Find each line with the word "parts" and copy it.

---+---

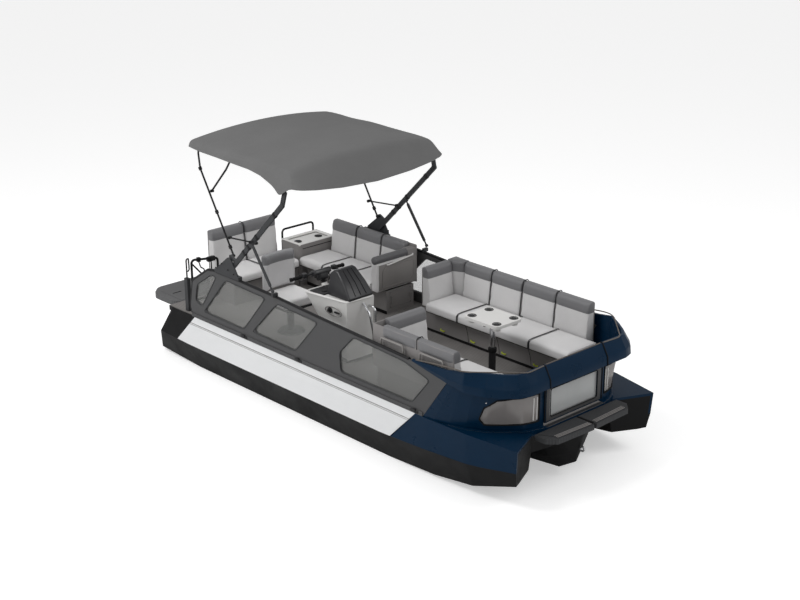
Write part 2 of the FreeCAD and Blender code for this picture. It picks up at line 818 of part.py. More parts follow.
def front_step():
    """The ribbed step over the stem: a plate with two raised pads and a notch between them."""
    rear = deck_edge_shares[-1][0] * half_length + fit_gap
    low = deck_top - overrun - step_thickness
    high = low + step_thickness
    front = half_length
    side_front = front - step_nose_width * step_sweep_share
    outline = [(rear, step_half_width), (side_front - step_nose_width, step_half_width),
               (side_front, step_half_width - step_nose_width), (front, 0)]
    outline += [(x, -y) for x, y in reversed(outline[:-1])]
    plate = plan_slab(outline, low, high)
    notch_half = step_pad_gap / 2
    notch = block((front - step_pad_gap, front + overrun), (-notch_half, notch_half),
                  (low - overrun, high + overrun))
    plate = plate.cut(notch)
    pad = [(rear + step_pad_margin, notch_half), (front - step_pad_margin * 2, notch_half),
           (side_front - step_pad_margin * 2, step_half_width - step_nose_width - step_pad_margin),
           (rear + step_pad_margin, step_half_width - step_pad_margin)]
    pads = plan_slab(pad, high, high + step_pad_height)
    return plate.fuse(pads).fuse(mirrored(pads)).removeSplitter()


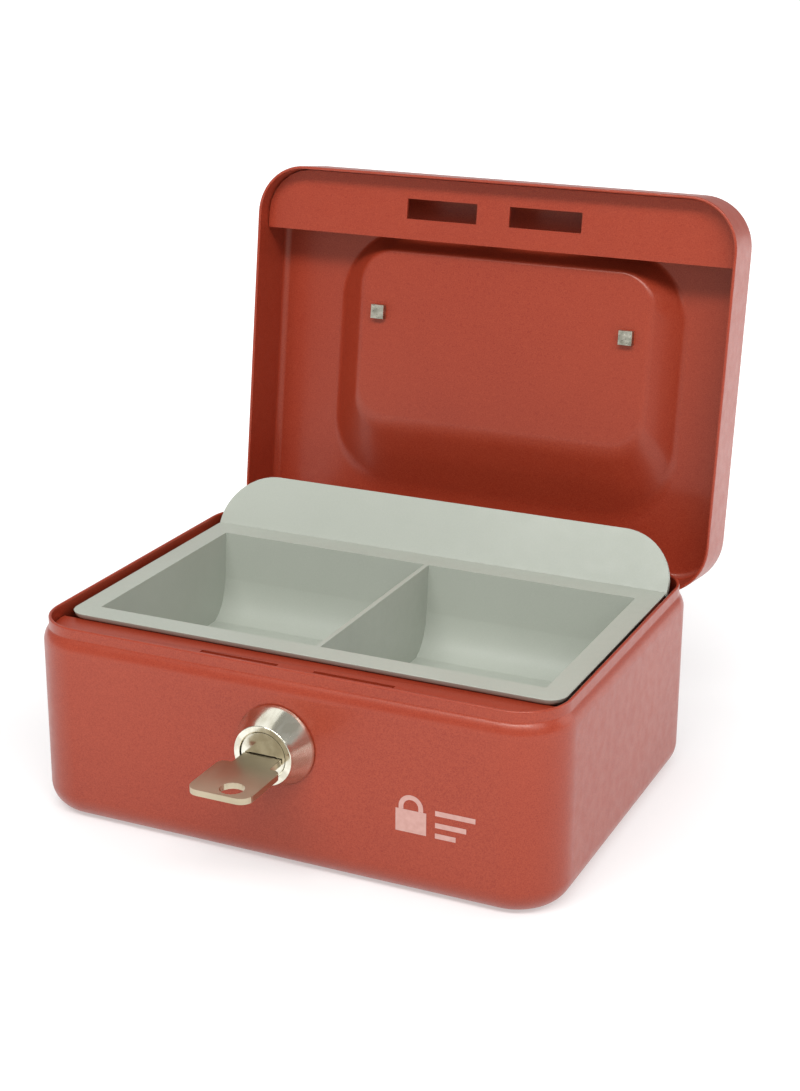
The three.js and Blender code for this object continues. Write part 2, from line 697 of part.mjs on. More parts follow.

---+---

◆ **Exercise output**:
Write part 2 of the FreeCAD and Blender code for this picture. It picks up at line 818 of part.py. More parts follow.
The three.js and Blender code for this object continues. Write part 2, from line 697 of part.mjs on. More parts follow.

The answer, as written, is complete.